Commercial Litigation and Arbitration

Securities — Summary Judgment on Scienter Appropriate in Light of Defendants’ Invocation of Fifth Amendment Rights

From SEC v. Lyttle, 2008 U.S. App. LEXIS 17048 (7th Cir. Aug. 7, 2008):

The defendants argue that because scienter is a state of mind, summary judgment can almost never be granted in favor of a plaintiff who has the burden of proving scienter, as the SEC did. For it is always possible, they say, that a reasonable jury would credit a defendant's testimony that he believed the representations were true.***

Even when a party's subjective beliefs are critical to liability, it is not always true that the case cannot be decided on summary judgment — as the present case illustrates. The defendants are under indictment for fraud and refused to testify in this case.

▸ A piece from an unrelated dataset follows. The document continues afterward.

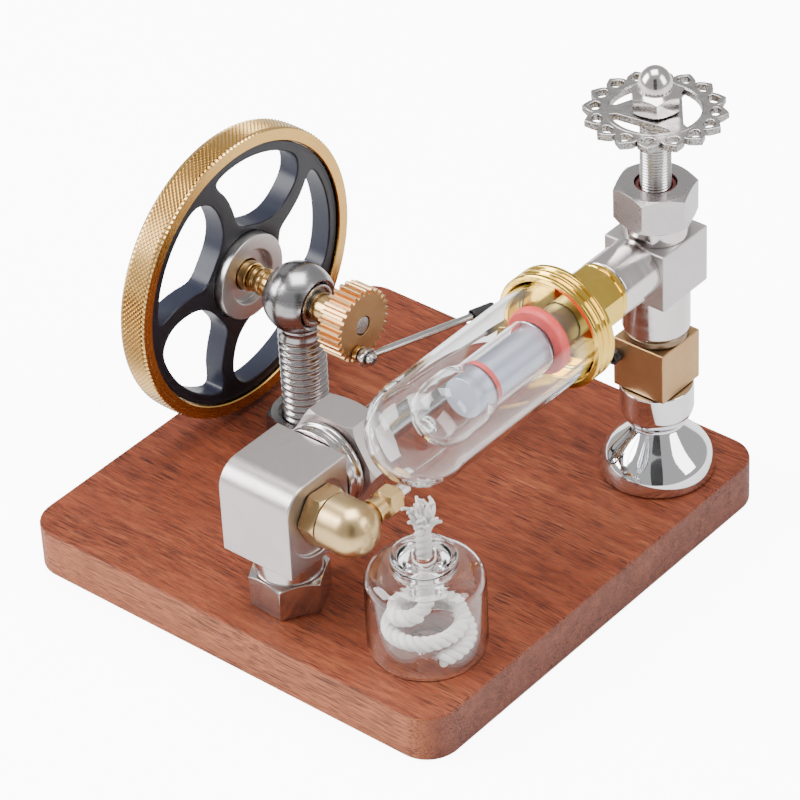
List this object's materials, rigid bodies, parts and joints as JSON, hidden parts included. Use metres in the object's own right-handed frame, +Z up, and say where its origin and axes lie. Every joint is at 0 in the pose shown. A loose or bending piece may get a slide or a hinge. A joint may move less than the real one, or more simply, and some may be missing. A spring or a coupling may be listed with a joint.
{
  "type": "model hot-air engine",
  "caption": "Table-top hot-air engine on a wooden board: glass hot tube over a spirit lamp, valve with handwheel, power cylinder, crank gear and spoked flywheel.",
  "frame": {"origin": "centre of the base board, at its underside", "axes": "+X along the crankshaft from the flywheel towards the valve side, +Y along the cylinders towards the valve column, +Z up"},
  "size_m": [0.15, 0.152, 0.1491],
  "materials": {
    "wood": "lacquered reddish hardwood with fine dark pores",
    "nickel": "satin nickel plate",
    "steel": "ground steel",
    "chrome": "mirror polished",
    "brass": "turned brass",
    "gold": "polished gold-coloured plate",
    "black_metal": "blue-black anodised",
    "black_plastic": "matt black",
    "aluminium": "turned aluminium",
    "red_rubber": "silicone",
    "glass": "clear borosilicate",
    "cotton": "twisted cotton rope",
    "silver": "antique silver plate over a casting"
  },
  "bodies": {
    "engine_frame": {"base_board": "wood", "column_foot_nut": "nickel", "bearing_column": "nickel", "cylinder_block": "nickel", "cylinder_neck": "nickel", "cylinder_nut": "nickel", "valve_body": "nickel", "gland_nut": "nickel", "block_foot": "nickel", "base_screw_column": "steel", "base_screw_block": "steel", "base_screw_valve": "steel", "bearing_outer_wheel": "steel", "bearing_outer_gear": "steel", "power_cylinder": "steel", "flared_foot": "chrome", "foot_cup": "chrome", "elbow_flange": "brass", "dome_elbow": "brass", "nozzle": "brass", "column_block": "brass", "collar_ring": "gold", "collar_neck": "gold", "tube_fitting": "black_plastic", "column_seal": "black_plastic", "guide_tube": "aluminium", "nozzle_tip": "aluminium", "buffer_ring": "red_rubber", "slide_ring": "red_rubber", "packing_ring": "red_rubber", "hot_tube": "glass", "transfer_tube": "glass"},
    "crankshaft": {"crankshaft": "steel", "flywheel_rim": "brass", "flywheel_spider": "black_metal", "flywheel_hub": "aluminium", "hub_bush": "brass", "shaft_spacer": "brass", "gear_spacer": "brass", "crank_gear": "brass", "crank_pin": "steel", "pin_washer": "brass", "pin_collar": "steel", "bearing_inner_wheel": "steel", "bearing_inner_gear": "steel"},
    "connecting_rod": {"connecting_rod": "steel", "rod_end": "black_plastic"},
    "piston": {"power_piston": "steel", "piston_crosshead": "brass"},
    "displacer": {"displacer": "glass"},
    "handwheel": {"valve_stem": "steel", "handwheel": "silver", "acorn_nut": "nickel"},
    "lamp": {"lamp_bottle": "glass", "lamp_burner": "glass", "wick": "cotton"}
  },
  "joints": [
    {"name": "crankshaft_turn", "type": "hinge", "parent": "engine_frame", "child": "crankshaft", "pos_m": [-0.039, 0.0065, 0.0615], "axis": [1, 0, 0], "continuous": true},
    {"name": "rod_pivot", "type": "hinge", "parent": "crankshaft", "child": "connecting_rod", "pos_m": [-0.0195, 0.0028, 0.0543], "axis": [1, 0, 0], "continuous": true},
    {"name": "piston_slide", "type": "slide", "parent": "engine_frame", "child": "piston", "axis": [0, 1, 0], "range_m": [-0.0055, 0.0105]},
    {"name": "displacer_slide", "type": "slide", "parent": "engine_frame", "child": "displacer", "axis": [0, 1, 0], "range_m": [-0.012, 0.0015]},
    {"name": "handwheel_turn", "type": "hinge", "parent": "engine_frame", "child": "handwheel", "pos_m": [0.0541, 0.0525, 0.136], "axis": [0, 0, 1], "range_deg": [-360, 720]},
    {"name": "lamp_slide", "type": "slide", "parent": "engine_frame", "child": "lamp", "axis": [0, -1, 0], "range_m": [0, 0.02]}
  ],
  "couplings": [
    {"joint": "rod_pivot", "follows": "crankshaft_turn", "ratio": -1}
  ]
}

Their refusal is privileged by the self-incrimination clause of the Fifth Amendment. But the consequence of their refusal is that they cannot testify to their state of mind. Without such testimony to contradict the mountain of circumstantial evidence (circumstantial with regard to the defendants' inmost beliefs, at any rate) that the SEC presented, evidence reinforced by the inference (permissible in a civil case) of guilt from their refusal to testify, as in SEC v. Colello, 139 F.3d 674, 677-78 (9th Cir. 1998), no reasonable jury could doubt that they had acted with scienter, see LaSalle Bank Lake View v. Seguban, 54 F.3d 387, 391-92 (7th Cir. 1995); Doe ex rel. Rudy-Glanzer v. Glanzer, 232 F.3d 1258, 1264 (9th Cir. 2000), whatever the precise definition of the word.